Bill Gross, manager of the world’s largest mutual fund, said fellow billionaire investor Carl Icahn should stop pushing Apple Inc. for additional share buybacks.

“Icahn should leave Apple alone and spend more time like Bill Gates,” Gross, who runs the $250 billion Pimco Total Return Fund at Pacific Investment Management Co. in Newport Beach, California, wrote in a message on Twitter today. “If Icahn’s so smart, use it to help people not yourself.”

Icahn, who has taken stakes and agitated for stockholder friendly changes at companies from Dell Inc. to Transocean Ltd., said in a Bloomberg Television interview yesterday with Trish Regan that Apple should buy back $150 billion of shares and criticized the board isn’t acting to enhance value.

Icahn, in a letter to Apple Chief Executive Officer Tim Cook published today, said he increased his holding in the company to 4.7 million shares worth $2.5 billion from 3.4 million shares in August, and added that he intends to buy more of the stock that he said is undervalued.

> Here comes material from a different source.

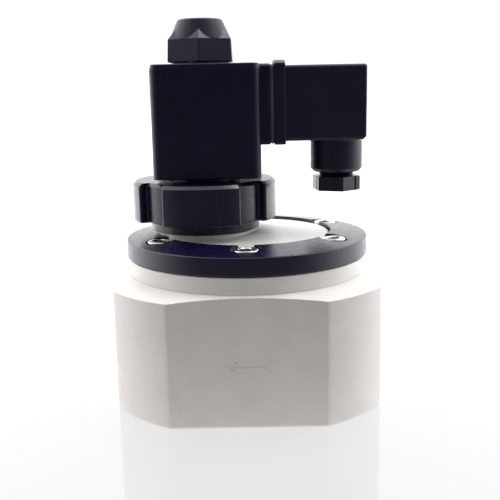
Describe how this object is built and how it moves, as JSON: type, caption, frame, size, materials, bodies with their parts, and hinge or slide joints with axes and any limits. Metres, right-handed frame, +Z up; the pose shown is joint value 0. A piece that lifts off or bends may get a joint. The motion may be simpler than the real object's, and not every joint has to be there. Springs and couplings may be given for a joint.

Icahn is ranked 34th on the Bloomberg Billionaires Index of the world’s richest people, with a net worth of $21 billion. In 2012, he pledged $200 million to the Mount Sinai School of Medicine, the biggest donation ever given to the New York City teaching hospital. He’s also endowed five charter schools in the city and has pledged to give the majority of his wealth to charity.

Gross’s personal wealth is estimated at $2 billion. He has endowed a foundation with $293 million in assets and raised money for Doctors Without Borders, a medical charity, by selling parts of his stamp collection.